Protective Life Corporation
Corporate Governance & Nominating Committee Charter
(Effective February 21, 2017)
I. Purpose. The Corporate Governance and Nominating Committee ("Committee") of the Board of Directors of Protective Life Corporation ("Company") is charged with the broad responsibility of reviewing and advising the Board of Directors (the “Board”) on the function and procedures of the Board and its committees, the selection and tenure of directors and nominees for directors, the compensation of the directors for service on the Board and its committees, and development and recommendation to the Board of a set of corporate governance principles applicable to the Company.
II. Duties and Responsibilities. The Committee will:
A. Make recommendations to the Board regarding the Board's composition, including such matters as (1) the Board's size; (2) the mix of inside and outside directors; (3) the Board's criteria for selecting new directors; and (4) the retirement policy for Board members.
B. Identify and review the qualifications of candidates for election to the Board, notify the Board and the share owner of any candidates prior to nomination and following this notification, recommend to the share owner a slate of nominees for election to the Board at annual meetings of the share owner and as otherwise needed to fill vacancies on the Board.
C. Make recommendations to the Board regarding an automatic resignation offered by an outside director who ceases to hold the same or higher position with the business or professional organization with which such person was associated when first elected a director.
D. The Committee will have the authority to select, retain and terminate a consultant or search firm to be used to identify director candidates and to approve any compensation payable by the Company to such consultant or search firm, including the fees, terms and other conditions for the performance of such services.
E. Make recommendations to the Board regarding the compensation to be paid directors for their service on the Board and its committees.
F. Conduct an annual performance evaluation of the Committee, including a review and assessment of the adequacy of this Charter.

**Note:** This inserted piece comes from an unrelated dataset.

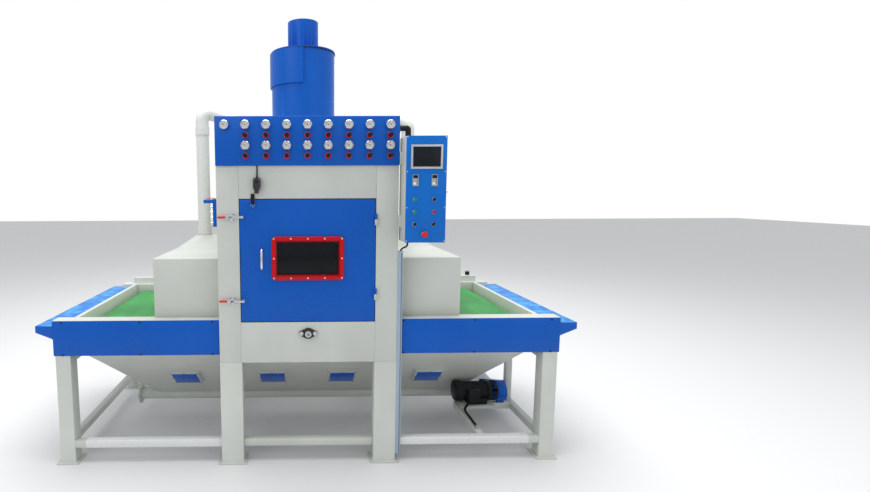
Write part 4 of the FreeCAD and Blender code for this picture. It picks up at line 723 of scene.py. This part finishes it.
class BLASTER_OT_doors(bpy.types.Operator):
    """Window bolts, gasket and hinge screws, black strips in the door gap that are a rubber seal and painted
    shade, the door switch with its key, and the control cables
    """

    bl_idname = "blaster.doors"
    bl_label = "Doors"

    def execute(self, context):
        places = [(x, -764, z) for x in (-226, -112, 0, 112, 226) for z in (1302, 1566)]
        places += [(-226, -764, 1434), (226, -764, 1434)]
        front_and_rear("window-bolts", dome_heads(places, FRONT, 6.5, "bright_steel"), "front_door",
                       "bright_steel")
        gasket = [block((-212, -765, 1316), (212, -751, 1322), "black_rubber", 1),
                  block((-212, -765, 1546), (212, -751, 1552), "black_rubber", 1),
                  block((-212, -765, 1318), (-206, -751, 1550), "black_rubber", 1),
                  block((206, -765, 1318), (212, -751, 1550), "black_rubber", 1)]
        front_and_rear("window-gasket", gasket, "front_door", "black_rubber")
        # Black strips filling the gap round the door: a rubber seal, and also painted shade that keeps the
        # gap dark.
        gap_seal_and_shade = [block((-453.2, -747, 1000), (-449.5, -716, 1830), "black_rubber", 0.6),
                block((449.5, -747, 1000), (453.2, -716, 1830), "black_rubber", 0.6),
                block((-453, -747, 1826.5), (453, -716, 1830.2), "black_rubber", 0.6),
                block((-453, -747, 999.8), (453, -716, 1003.5), "black_rubber", 0.6)]
        front_and_rear("door-gap-seal-and-shade", gap_seal_and_shade, MACHINE, "black_rubber")
        upper = [(435, -754, z) for z in (1702, 1720, 1202, 1220)]
        front_and_rear("hinge-screws", dome_heads(upper, FRONT, 3.2, "blue_paint"), "front_door",
                       "blue_paint")
        lower = [(466, -754, z) for z in (1664, 1682, 1164, 1182)]
        front_and_rear("jamb-screws", dome_heads(lower, FRONT, 3.2, "cream_paint"), MACHINE, "cream_paint")
        screws = dome_heads([(-372, -756, 1790), (-350, -756, 1790), (-361, -756, 1779)], FRONT, 3.4,
                            "bright_steel")
        place("key-screws", screws, "front_door", "bright_steel")
        tongue = block((-373.4, -760.6, 1794.5), (-348.6, -755.4, 1861.6), "black_rubber", 1.2)
        place("switch-key", tongue, "front_door", "black_rubber")
        lid = [block((-355, -789.4, 1893), (-307, -787, 1961), "dark_steel", 2),
               turned((-331, -789, 1940), FRONT, [(0, 9), (1.5, 9), (2, 8)], "black_rubber", 20)]
        lid += dome_heads([(-350, -789.2, 1898), (-312, -789.2, 1898), (-350, -789.2, 1956),
                           (-312, -789.2, 1956)],
                          FRONT, 2.6, "bright_steel")
        place("switch-lid", lid, slot="dark_steel")
        gland = turned((-331, -754, 1962), UP, [(0, 7), (6, 7), (7, 6), (12, 5.5), (16, 4.4)],
                       "black_rubber", 16)
        lead = tube([(-331, -754, 1964), (-331, -755, 1990), (-329, -757, 2018), (-331, -754, 2046)], 4,
                    "black_rubber")
        drop = tube([(660, -768, 1552), (660, -768, 1532), (654, -765, 1508), (628, -745, 1500),
                     (618, -738, 1478)],
                    6, "black_rubber")
        place("control-cables", [gland, lead, drop], slot="black_rubber", stands_for="control_cables")
        return {"FINISHED"}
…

G. Conduct an annual performance evaluation of the Risk, Finance and Investment Committee, including the adequacy of its charter.

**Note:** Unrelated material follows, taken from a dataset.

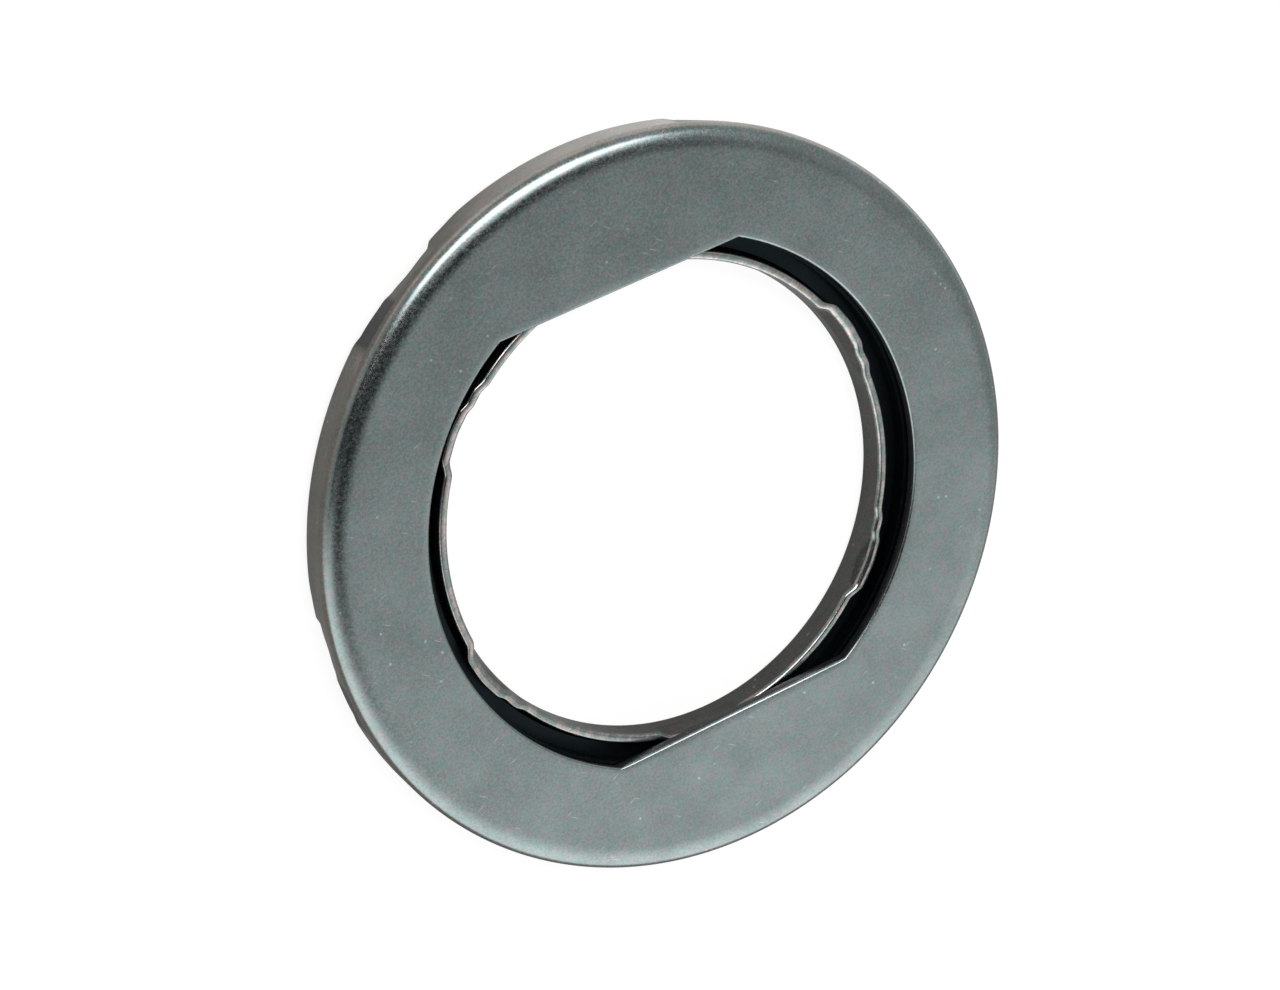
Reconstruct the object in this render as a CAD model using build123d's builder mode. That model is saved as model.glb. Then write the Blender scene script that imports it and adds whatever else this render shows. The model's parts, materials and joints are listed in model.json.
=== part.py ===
from build123d import *

import os
from math import atan2, cos, degrees, radians, sin

# Captured thrust needle roller bearing, 45 x 70.5 x 5.2 mm, lying on its rear race.
#
# +Z is the bearing's axis and points out of the front race. The origin is on the axis, in the plane of the
# rear race's thrust face. Lengths are in millimetres, and angles in degrees, counted from +X about +Z.
# The two flats of the front race's bore lie along X.

# Envelope
OUTER_RADIUS = 35.25
BORE_RADIUS = 22.5
HEIGHT = 5.2

# Sheet thicknesses of the drawn and hardened races and of the pressed cage
RACE_SHEET = 1.3
OUTER_LIP_SHEET = 1.1
INNER_LIP_SHEET = 0.9
CAGE_SHEET = 0.45

# Front race: a flat washer with a double-D bore, and a lip drawn down around its rim
FRONT_BORE_RADIUS = 25.2
FLAT_DISTANCE = 21.9
FLAT_CORNER_RADIUS = 0.3
OUTER_LIP_BOTTOM = 0.7
OUTER_BEND_RADIUS = 1.4
INSIDE_BEND_RADIUS = 0.3
SHEARED_EDGE_RADIUS = 0.2
LIP_EDGE_RADIUS = 0.25

# Rear race: a flat washer inside the outer lip, with a lip drawn up through the bore
REAR_OUTER_RADIUS = 32.6
INNER_LIP_TOP = 3.35
REAR_BEND_RADIUS = 0.5

# Needle rollers
ROLLER_COUNT = 48
FIRST_ROLLER_ANGLE = 3.75
ROLLER_RADIUS = 1.25
ROLLER_LENGTH = 5.8
ROLLER_END_RADIUS = 0.2
ROLLER_INNER_END = 25.6

# Cage: one pressed sheet of W section, with a low rim inside and outside the rollers
CAGE_INNER_RADIUS = 23.7
CAGE_OUTER_RADIUS = 33.2
CAGE_BOTTOM = 1.55
CAGE_TOP = 3.65
CAGE_WALL_RADIUS = 25.0
DIP_HALF_FLOOR = 1.0
DIP_SLOPE_RUN = 0.8
POCKET_PLAY = 0.1

# Crimps: punch marks that turn each lip's free edge over the rims of the cage
CRIMP_COUNT = 6
PUNCH_LENGTH = 8.0
OUTER_CRIMP_ANGLE = 1.5
OUTER_CRIMP_DEPTH = 1.1
OUTER_CRIMP_TOP = 3.2
OUTER_PUNCH_RADIUS = 12.0
INNER_CRIMP_ANGLE = 21.0
INNER_CRIMP_DEPTH = 0.85
INNER_CRIMP_FOOT = 2.15
INNER_PUNCH_RADIUS = 7.0

# Heights and radii that follow
FRONT_UNDERSIDE = HEIGHT - RACE_SHEET
OUTER_LIP_INSIDE = OUTER_RADIUS - OUTER_LIP_SHEET
INNER_LIP_OUTSIDE = BORE_RADIUS + INNER_LIP_SHEET
ROLLER_HEIGHT = (RACE_SHEET + FRONT_UNDERSIDE) / 2
PITCH_RADIUS = ROLLER_INNER_END + ROLLER_LENGTH / 2


def crimp_angles(first):
    """The angles of one lip's equally spaced crimps."""
    return [first + i * 360 / CRIMP_COUNT for i in range(CRIMP_COUNT)]


def radial_plane(angle, radius, height, lean=0.0):
    """A plane at a radius and height, facing up and leaning away from the axis by an angle."""
    turn = radians(angle)
    tip = radians(lean)
    outward = Vector(cos(turn), sin(turn), 0)
    up = Vector(0, 0, 1)
    return Plane(
        origin=outward * radius + up * height,
        x_dir=outward * cos(tip) - up * sin(tip),
        z_dir=outward * sin(tip) + up * cos(tip),
    )


def make_front_race():
    """Flat race with a double-D bore and an outer lip, whose edge is crimped in under the cage's rim."""
    lean = degrees(atan2(OUTER_CRIMP_DEPTH, OUTER_CRIMP_TOP - OUTER_LIP_BOTTOM))
    slant = 1 / cos(radians(lean))
    axis_radius = OUTER_RADIUS - OUTER_CRIMP_DEPTH + OUTER_PUNCH_RADIUS * slant
    places = [
        radial_plane(angle, axis_radius, OUTER_LIP_BOTTOM, lean) for angle in crimp_angles(OUTER_CRIMP_ANGLE)
    ]

    with BuildPart() as bulges:
        with BuildSketch(*places):
            Circle(OUTER_PUNCH_RADIUS + OUTER_LIP_SHEET / slant)
        extrude(amount=PUNCH_LENGTH, both=True)
        with BuildSketch(Plane.XY.offset(OUTER_LIP_BOTTOM)):
            Circle(OUTER_LIP_INSIDE + OUTER_LIP_SHEET / 2)
            Circle(OUTER_LIP_INSIDE - OUTER_LIP_SHEET, mode=Mode.SUBTRACT)
        extrude(amount=FRONT_UNDERSIDE - OUTER_LIP_BOTTOM, mode=Mode.INTERSECT)

    with BuildPart() as punches:
        with BuildSketch(*places):
            Circle(OUTER_PUNCH_RADIUS)
        extrude(amount=PUNCH_LENGTH, both=True)

    with BuildPart() as front_race:
        with BuildSketch(Plane.XZ) as section:
            with BuildLine():
                Polyline(
                    (0, FRONT_UNDERSIDE),
                    (OUTER_LIP_INSIDE, FRONT_UNDERSIDE),
                    (OUTER_LIP_INSIDE, OUTER_LIP_BOTTOM),
                    (OUTER_RADIUS, OUTER_LIP_BOTTOM),
                    (OUTER_RADIUS, HEIGHT),
                    (0, HEIGHT),
                    close=True,
                )
            make_face()
            rim = section.vertices().group_by(Axis.X)[-1].sort_by(Axis.Y)[-1]
            bend = section.vertices().group_by(Axis.X)[-2].sort_by(Axis.Y)[-1]
            free_edge = section.vertices().group_by(Axis.Y)[0]
            fillet(rim, OUTER_BEND_RADIUS)
            fillet(bend, INSIDE_BEND_RADIUS)
            fillet(free_edge, LIP_EDGE_RADIUS)
        revolve(axis=Axis.Z)
        with BuildSketch(Plane.XY.offset(HEIGHT)) as double_d:
            Circle(FRONT_BORE_RADIUS)
            Rectangle(2 * FRONT_BORE_RADIUS, 2 * FLAT_DISTANCE, mode=Mode.INTERSECT)
            fillet(double_d.vertices(), FLAT_CORNER_RADIUS)
        extrude(amount=-RACE_SHEET, mode=Mode.SUBTRACT)
        fillet(front_race.faces().sort_by(Axis.Z)[-1].inner_wires()[0].edges(), SHEARED_EDGE_RADIUS)
        add(bulges.part)
        add(punches.part, mode=Mode.SUBTRACT)
    return front_race


def make_rear_race():
    """Flat race with an inner lip, whose edge is crimped out over the cage's rim."""
    lean = degrees(atan2(INNER_CRIMP_DEPTH, INNER_LIP_TOP - INNER_CRIMP_FOOT))
    slant = 1 / cos(radians(lean))
    axis_radius = BORE_RADIUS + INNER_CRIMP_DEPTH - INNER_PUNCH_RADIUS * slant
    places = [
        radial_plane(angle, axis_radius, INNER_LIP_TOP, lean) for angle in crimp_angles(INNER_CRIMP_ANGLE)
    ]

    with BuildPart() as bulges:
        with BuildSketch(*places):
            Circle(INNER_PUNCH_RADIUS + INNER_LIP_SHEET / slant)
        extrude(amount=PUNCH_LENGTH, both=True)
        with BuildSketch(Plane.XY.offset(RACE_SHEET)):
            Circle(INNER_LIP_OUTSIDE + INNER_LIP_SHEET)
            Circle(INNER_LIP_OUTSIDE - INNER_LIP_SHEET / 2, mode=Mode.SUBTRACT)
        extrude(amount=INNER_LIP_TOP - RACE_SHEET, mode=Mode.INTERSECT)

    with BuildPart() as punches:
        with BuildSketch(*places):
            Circle(INNER_PUNCH_RADIUS)
        extrude(amount=PUNCH_LENGTH, both=True)

    with BuildPart() as rear_race:
        with BuildSketch(Plane.XZ) as section:
            with BuildLine():
                Polyline(
                    (BORE_RADIUS, 0),
                    (REAR_OUTER_RADIUS, 0),
                    (REAR_OUTER_RADIUS, RACE_SHEET),
                    (INNER_LIP_OUTSIDE, RACE_SHEET),
                    (INNER_LIP_OUTSIDE, INNER_LIP_TOP),
                    (BORE_RADIUS, INNER_LIP_TOP),
                    close=True,
                )
            make_face()
            rear_bend = section.vertices().group_by(Axis.X)[0].sort_by(Axis.Y)[0]
            inside_bend = section.vertices().group_by(Axis.X)[1].sort_by(Axis.Y)[0]
            rim = section.vertices().group_by(Axis.X)[-1]
            free_edge = section.vertices().group_by(Axis.Y)[-1]
            fillet(rear_bend, REAR_BEND_RADIUS)
            fillet(inside_bend, INSIDE_BEND_RADIUS)
            fillet(rim, LIP_EDGE_RADIUS)
            fillet(free_edge, LIP_EDGE_RADIUS)
        revolve(axis=Axis.Z)
        add(bulges.part)
        add(punches.part, mode=Mode.SUBTRACT)
    return rear_race


def make_cage():
    """Pressed W-section ring with a pocket for each roller."""
    half_sheet = CAGE_SHEET / 2
    low = CAGE_BOTTOM + half_sheet
    high = CAGE_TOP - half_sheet
    inner_wall = CAGE_WALL_RADIUS + half_sheet
    outer_wall = 2 * PITCH_RADIUS - inner_wall
    dip_edge = DIP_HALF_FLOOR + DIP_SLOPE_RUN
    with BuildPart() as cage:
        with BuildSketch(Plane.XZ):
            with BuildLine() as middle:
                Polyline(
                    (CAGE_INNER_RADIUS, low),
                    (inner_wall, low),
                    (inner_wall, high),
                    (PITCH_RADIUS - dip_edge, high),
                    (PITCH_RADIUS - DIP_HALF_FLOOR, low),
                    (PITCH_RADIUS + DIP_HALF_FLOOR, low),
                    (PITCH_RADIUS + dip_edge, high),
                    (outer_wall, high),
                    (outer_wall, low),
                    (CAGE_OUTER_RADIUS, low),
                )
            trace(middle.line, line_width=CAGE_SHEET)
        revolve(axis=Axis.Z)
        with BuildSketch(Plane.XY.offset(CAGE_BOTTOM)):
            with PolarLocations(PITCH_RADIUS, ROLLER_COUNT, start_angle=FIRST_ROLLER_ANGLE):
                Rectangle(ROLLER_LENGTH + 2 * POCKET_PLAY, 2 * (ROLLER_RADIUS + POCKET_PLAY))
        extrude(amount=CAGE_TOP - CAGE_BOTTOM, mode=Mode.SUBTRACT)
    return cage


def make_roller(angle):
    """One needle roller, lying along a radius between the races."""
    turn = radians(angle)
    outward = Vector(cos(turn), sin(turn), 0)
    inner_end = Plane(origin=outward * ROLLER_INNER_END + Vector(0, 0, ROLLER_HEIGHT), z_dir=outward)
    with BuildPart() as roller:
        with BuildSketch(inner_end):
            Circle(ROLLER_RADIUS)
        extrude(amount=ROLLER_LENGTH)
        fillet(roller.edges().filter_by(GeomType.CIRCLE), ROLLER_END_RADIUS)
    return roller


def main():
    os.makedirs("parts", exist_ok=True)

    front_race = make_front_race()
    front_race.part.label = "front_race"
    export_step(front_race.part, "parts/front_race.step")

    rear_race = make_rear_race()
    rear_race.part.label = "rear_race"
    export_step(rear_race.part, "parts/rear_race.step")

    cage = make_cage()
    cage.part.label = "cage"
    export_step(cage.part, "parts/cage.step")

    for i in range(ROLLER_COUNT):
        roller = make_roller(FIRST_ROLLER_ANGLE + i * 360 / ROLLER_COUNT)
        roller.part.label = f"needle_roller_{i + 1:02d}"
        export_step(roller.part, f"parts/{roller.part.label}.step")


main()
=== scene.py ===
# Looks of a captured thrust needle roller bearing: finished races, cage and rollers, light and camera.
# Lengths are in metres and angles in degrees, counted from +X about +Z, the bearing's axis.

import json
from math import asin, copysign, cos, degrees, floor, pi, radians, sin

import bpy
from mathutils import Matrix, Vector


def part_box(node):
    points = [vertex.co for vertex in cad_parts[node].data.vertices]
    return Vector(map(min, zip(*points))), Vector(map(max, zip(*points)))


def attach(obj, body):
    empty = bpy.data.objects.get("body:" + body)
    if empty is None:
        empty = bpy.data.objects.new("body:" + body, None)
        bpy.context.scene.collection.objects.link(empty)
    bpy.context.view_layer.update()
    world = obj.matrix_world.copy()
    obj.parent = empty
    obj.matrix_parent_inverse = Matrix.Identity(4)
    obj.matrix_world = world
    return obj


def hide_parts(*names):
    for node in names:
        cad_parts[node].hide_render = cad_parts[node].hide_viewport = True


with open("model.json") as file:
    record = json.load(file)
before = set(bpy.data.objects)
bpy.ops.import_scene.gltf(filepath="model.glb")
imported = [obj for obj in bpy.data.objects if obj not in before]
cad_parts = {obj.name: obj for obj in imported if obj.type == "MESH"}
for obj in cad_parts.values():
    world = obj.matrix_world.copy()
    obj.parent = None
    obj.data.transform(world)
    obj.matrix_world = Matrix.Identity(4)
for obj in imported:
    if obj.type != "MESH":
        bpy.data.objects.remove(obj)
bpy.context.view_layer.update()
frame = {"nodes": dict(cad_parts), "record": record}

MM = 0.001

# Places that the frame gives
MOUNTS = {mount["name"]: mount for mount in frame["record"]["mounts"]}
FRONT_LOW, FRONT_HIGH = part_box("front_race")
REAR_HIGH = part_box("rear_race")[1]
OUTER_RADIUS = FRONT_HIGH.x
REAR_RADIUS = REAR_HIGH.x
TOP = FRONT_HIGH.z
LIP_BOTTOM = FRONT_LOW.z
COLLAR_TOP = REAR_HIGH.z
BORE_RADIUS = MOUNTS["hub_bore"]["dims"]["r_mm"] * MM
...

H. Receive and review annual performance evaluation reports from other committees of the Board, and report to the Board on the results of the performance evaluations of all committees.
I. Oversee the structure of the Company's corporate governance, including: (1) developing and recommending to the Board a set of corporate governance principles for the Company; (2) reviewing and reassessing the adequacy of the principles at least annually; and (3) recommending to the Board for approval any such changes to the principles as the Committee believes are appropriate.

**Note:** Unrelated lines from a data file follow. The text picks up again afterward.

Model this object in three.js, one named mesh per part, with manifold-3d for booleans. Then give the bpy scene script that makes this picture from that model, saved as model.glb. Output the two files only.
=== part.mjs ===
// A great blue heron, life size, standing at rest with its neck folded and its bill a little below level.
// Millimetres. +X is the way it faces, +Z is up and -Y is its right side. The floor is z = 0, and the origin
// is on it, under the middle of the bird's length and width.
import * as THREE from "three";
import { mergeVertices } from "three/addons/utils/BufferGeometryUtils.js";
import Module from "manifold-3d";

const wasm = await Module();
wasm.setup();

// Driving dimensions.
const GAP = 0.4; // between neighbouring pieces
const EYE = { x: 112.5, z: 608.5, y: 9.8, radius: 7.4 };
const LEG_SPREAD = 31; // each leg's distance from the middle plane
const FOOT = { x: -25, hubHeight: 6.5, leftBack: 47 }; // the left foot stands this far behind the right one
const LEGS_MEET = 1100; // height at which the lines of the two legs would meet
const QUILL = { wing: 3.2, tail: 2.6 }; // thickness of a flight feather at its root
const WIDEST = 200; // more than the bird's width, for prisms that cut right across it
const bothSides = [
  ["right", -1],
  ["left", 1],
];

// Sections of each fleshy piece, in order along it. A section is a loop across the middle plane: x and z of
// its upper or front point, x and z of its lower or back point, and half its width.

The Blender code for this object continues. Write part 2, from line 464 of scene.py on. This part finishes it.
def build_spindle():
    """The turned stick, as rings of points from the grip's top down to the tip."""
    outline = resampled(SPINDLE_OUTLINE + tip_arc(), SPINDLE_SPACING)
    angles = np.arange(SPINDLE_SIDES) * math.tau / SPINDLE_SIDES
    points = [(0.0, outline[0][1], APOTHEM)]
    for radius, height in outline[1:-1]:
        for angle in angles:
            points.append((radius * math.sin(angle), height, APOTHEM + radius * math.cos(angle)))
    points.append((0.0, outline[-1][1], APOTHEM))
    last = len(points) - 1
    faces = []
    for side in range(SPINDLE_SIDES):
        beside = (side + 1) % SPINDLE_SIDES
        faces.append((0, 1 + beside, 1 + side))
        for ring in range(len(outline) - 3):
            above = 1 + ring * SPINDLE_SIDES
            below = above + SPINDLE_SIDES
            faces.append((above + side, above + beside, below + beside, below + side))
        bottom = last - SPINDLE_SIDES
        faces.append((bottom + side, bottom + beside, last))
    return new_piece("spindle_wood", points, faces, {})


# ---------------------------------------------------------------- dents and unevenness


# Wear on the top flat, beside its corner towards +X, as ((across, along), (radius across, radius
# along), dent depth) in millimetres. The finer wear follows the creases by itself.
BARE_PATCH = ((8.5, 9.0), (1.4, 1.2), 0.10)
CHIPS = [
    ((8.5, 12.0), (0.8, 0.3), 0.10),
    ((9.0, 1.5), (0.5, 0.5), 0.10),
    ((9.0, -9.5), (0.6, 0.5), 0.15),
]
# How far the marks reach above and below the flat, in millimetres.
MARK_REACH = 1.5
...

J. Review the functions and procedures of the Board and the functions, procedures and membership of its committees (including determining whether requisite expertise is present) and make recommendations to the Board concerning same.
K. Review the independence of the directors and report to the Board its conclusions regarding same.
L. Monitor both the effectiveness of the Board meetings and the quality of the management reports to the Board and, as appropriate, recommend to the Board and to management actions designed to improve Board meetings.
M. Report periodically to the Board on all matters for which the Committee has been delegated responsibility.
III. Membership. The Committee will be composed of not less than three (3) directors. Each Committee member must be independent. Committee members will be considered independent if they meet the requirements of applicable law and listing standards. The Committee and its Chairperson will be appointed annually by the Board and may be removed by action of the Board.
IV. Subcommittees. The Committee will have the authority to create one or more subcommittees, consisting of one or more Committee members, and may delegate, in its discretion, all or a portion of its duties and responsibilities to such subcommittee (subject to applicable laws and listing standards). Any such subcommittee will keep the Committee advised of its activities.
V. Meetings. Without limiting the Committee's discretion to meet more or less frequently or at different times on such matters as circumstances warrant, it is anticipated that generally the Committee should meet in accordance with the attached prospective meeting schedule, as may be amended by the Committee from time to time, which schedule is not deemed to be a part of the Charter. Any director may attend any meeting of the Committee. Committee meetings may be called by the Chief Executive Officer, the Chairperson of the Committee, or any two (2) Committee members. A majority of the Committee members will constitute a quorum for the transaction of any business by the Committee. The act of a majority of the Committee members serving at any Committee meeting at which a quorum is present will be the act of the Committee. Any action of the Committee may be taken by written consent signed by all Committee members. In addition, the Chairperson and members of the Committee may meet informally or by telephone.